PROVIDED DATA:
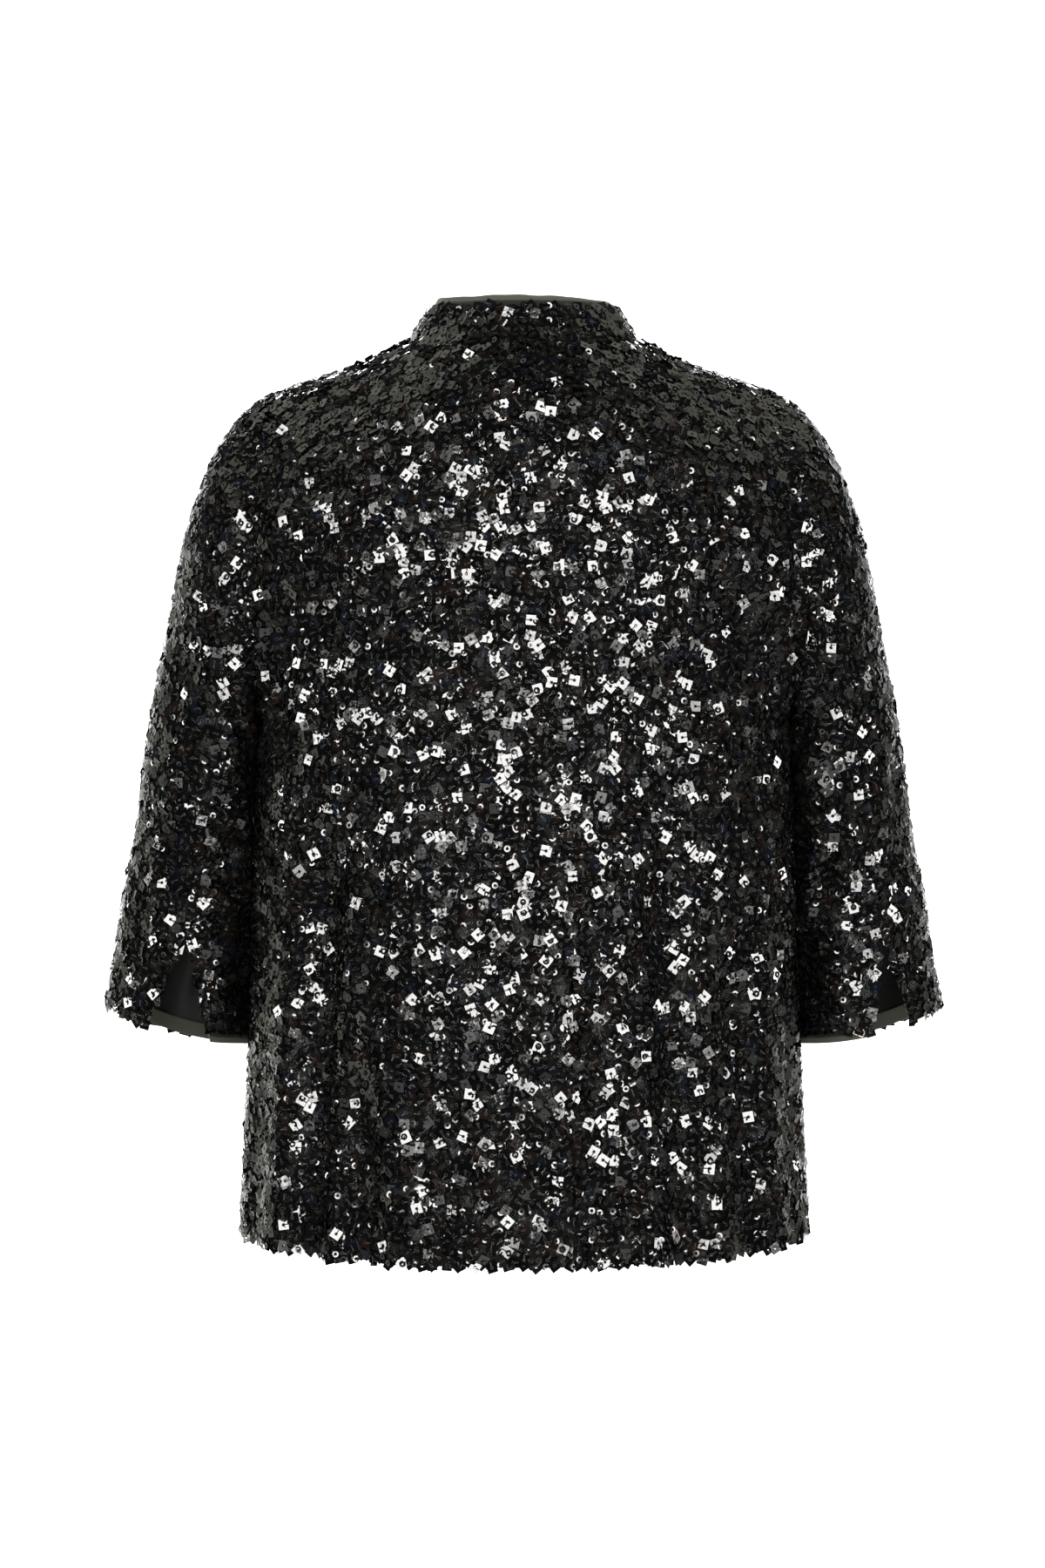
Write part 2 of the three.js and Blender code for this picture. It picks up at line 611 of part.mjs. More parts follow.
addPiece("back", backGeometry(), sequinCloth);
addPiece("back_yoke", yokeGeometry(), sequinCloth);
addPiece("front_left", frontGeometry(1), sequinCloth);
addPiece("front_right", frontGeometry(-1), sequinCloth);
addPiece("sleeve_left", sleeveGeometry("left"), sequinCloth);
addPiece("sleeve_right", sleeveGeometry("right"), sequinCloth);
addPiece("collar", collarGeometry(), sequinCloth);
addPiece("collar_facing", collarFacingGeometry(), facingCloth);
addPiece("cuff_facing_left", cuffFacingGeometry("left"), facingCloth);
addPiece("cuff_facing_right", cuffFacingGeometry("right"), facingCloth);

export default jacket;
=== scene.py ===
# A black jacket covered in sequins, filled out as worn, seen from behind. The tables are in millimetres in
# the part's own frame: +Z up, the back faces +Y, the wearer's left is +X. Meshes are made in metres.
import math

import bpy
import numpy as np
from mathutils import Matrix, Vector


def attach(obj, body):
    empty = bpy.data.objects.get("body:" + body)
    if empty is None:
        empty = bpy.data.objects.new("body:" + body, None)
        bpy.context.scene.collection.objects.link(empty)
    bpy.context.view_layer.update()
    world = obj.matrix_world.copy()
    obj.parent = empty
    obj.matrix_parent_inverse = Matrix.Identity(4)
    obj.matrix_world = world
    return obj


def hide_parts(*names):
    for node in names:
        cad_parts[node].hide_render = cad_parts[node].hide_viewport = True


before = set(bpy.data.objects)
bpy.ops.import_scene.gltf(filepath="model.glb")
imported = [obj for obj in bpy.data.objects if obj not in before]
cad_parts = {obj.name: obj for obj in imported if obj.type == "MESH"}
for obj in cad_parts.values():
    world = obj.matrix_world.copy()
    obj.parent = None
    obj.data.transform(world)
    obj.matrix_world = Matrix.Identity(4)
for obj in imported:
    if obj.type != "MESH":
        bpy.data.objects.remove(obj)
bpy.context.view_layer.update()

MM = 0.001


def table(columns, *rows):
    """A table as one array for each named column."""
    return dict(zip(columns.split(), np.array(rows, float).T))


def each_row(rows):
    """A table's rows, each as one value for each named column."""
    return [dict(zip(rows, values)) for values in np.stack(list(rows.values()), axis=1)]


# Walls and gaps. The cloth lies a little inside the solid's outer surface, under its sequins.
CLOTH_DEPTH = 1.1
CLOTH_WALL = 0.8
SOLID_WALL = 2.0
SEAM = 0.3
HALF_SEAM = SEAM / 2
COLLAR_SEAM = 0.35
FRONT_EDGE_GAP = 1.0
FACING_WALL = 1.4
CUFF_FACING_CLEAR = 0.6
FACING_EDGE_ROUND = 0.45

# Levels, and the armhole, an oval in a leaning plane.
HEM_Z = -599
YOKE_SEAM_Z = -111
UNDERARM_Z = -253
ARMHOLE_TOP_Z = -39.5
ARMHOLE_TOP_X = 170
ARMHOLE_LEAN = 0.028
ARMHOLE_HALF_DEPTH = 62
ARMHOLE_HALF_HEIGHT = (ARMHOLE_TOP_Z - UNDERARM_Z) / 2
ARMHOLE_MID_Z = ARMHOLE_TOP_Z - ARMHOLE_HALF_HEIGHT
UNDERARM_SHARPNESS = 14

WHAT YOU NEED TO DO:
Repeat the material word for word from its opening line up to and including the line containing "obj.data.transform(world)".

THE RESPONSE:
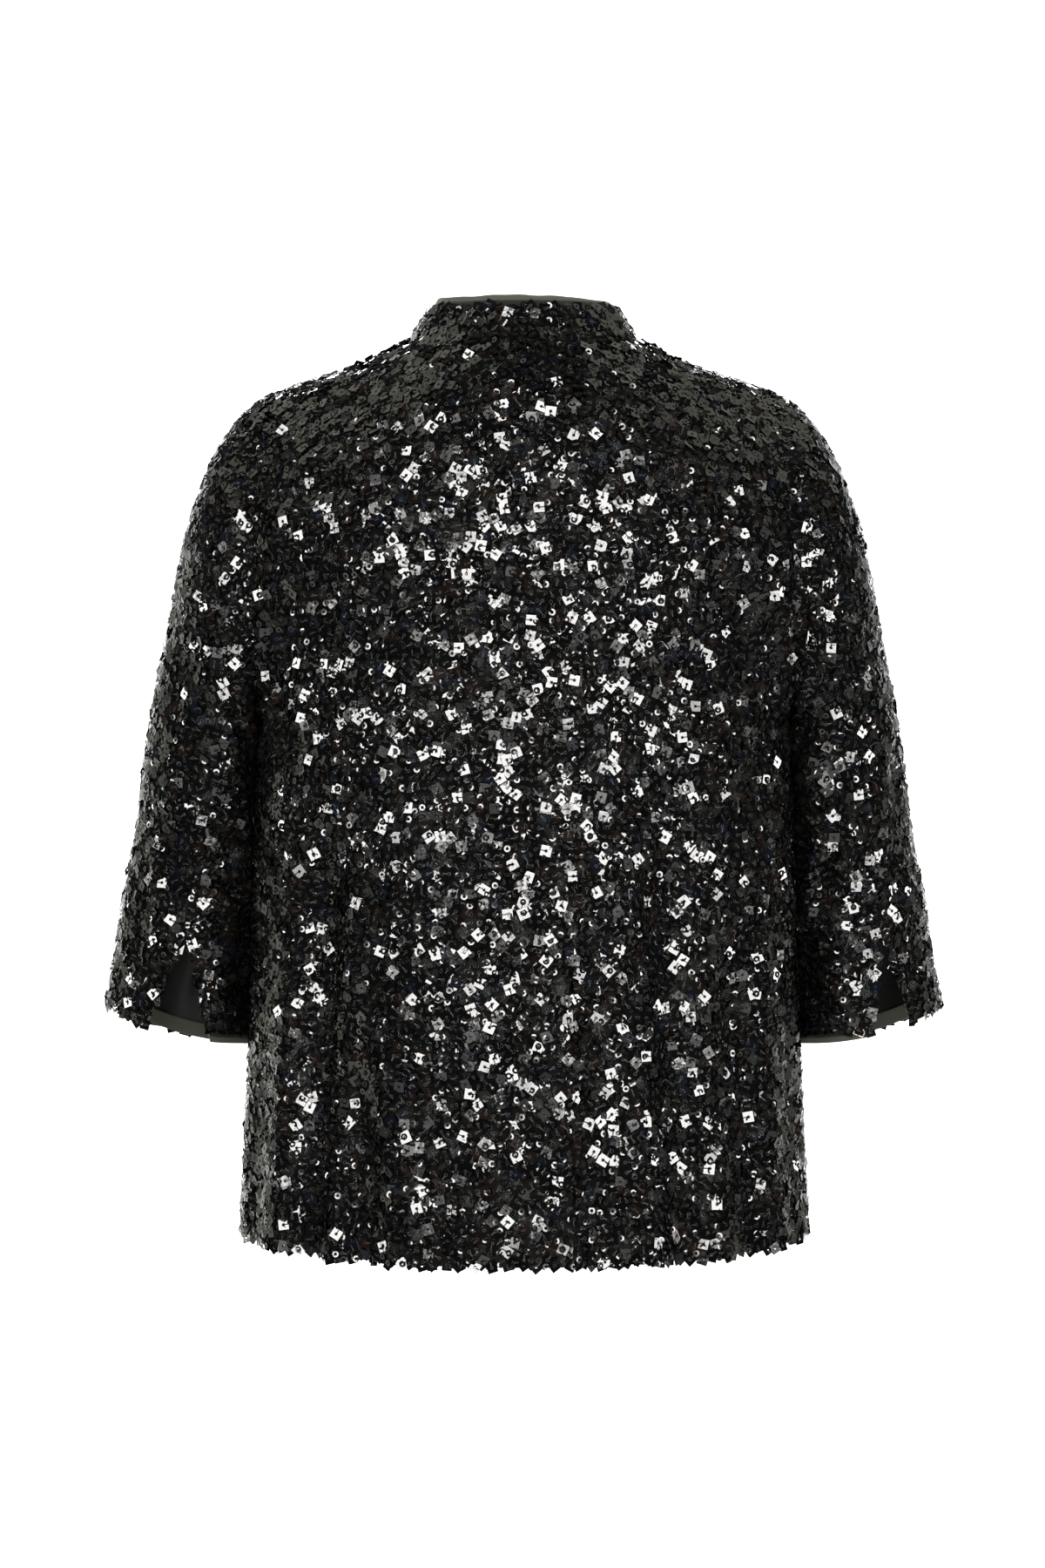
Write part 2 of the three.js and Blender code for this picture. It picks up at line 611 of part.mjs. More parts follow.
addPiece("back", backGeometry(), sequinCloth);
addPiece("back_yoke", yokeGeometry(), sequinCloth);
addPiece("front_left", frontGeometry(1), sequinCloth);
addPiece("front_right", frontGeometry(-1), sequinCloth);
addPiece("sleeve_left", sleeveGeometry("left"), sequinCloth);
addPiece("sleeve_right", sleeveGeometry("right"), sequinCloth);
addPiece("collar", collarGeometry(), sequinCloth);
addPiece("collar_facing", collarFacingGeometry(), facingCloth);
addPiece("cuff_facing_left", cuffFacingGeometry("left"), facingCloth);
addPiece("cuff_facing_right", cuffFacingGeometry("right"), facingCloth);

export default jacket;
=== scene.py ===
# A black jacket covered in sequins, filled out as worn, seen from behind. The tables are in millimetres in
# the part's own frame: +Z up, the back faces +Y, the wearer's left is +X. Meshes are made in metres.
import math

import bpy
import numpy as np
from mathutils import Matrix, Vector


def attach(obj, body):
    empty = bpy.data.objects.get("body:" + body)
    if empty is None:
        empty = bpy.data.objects.new("body:" + body, None)
        bpy.context.scene.collection.objects.link(empty)
    bpy.context.view_layer.update()
    world = obj.matrix_world.copy()
    obj.parent = empty
    obj.matrix_parent_inverse = Matrix.Identity(4)
    obj.matrix_world = world
    return obj


def hide_parts(*names):
    for node in names:
        cad_parts[node].hide_render = cad_parts[node].hide_viewport = True


before = set(bpy.data.objects)
bpy.ops.import_scene.gltf(filepath="model.glb")
imported = [obj for obj in bpy.data.objects if obj not in before]
cad_parts = {obj.name: obj for obj in imported if obj.type == "MESH"}
for obj in cad_parts.values():
    world = obj.matrix_world.copy()
    obj.parent = None
    obj.data.transform(world)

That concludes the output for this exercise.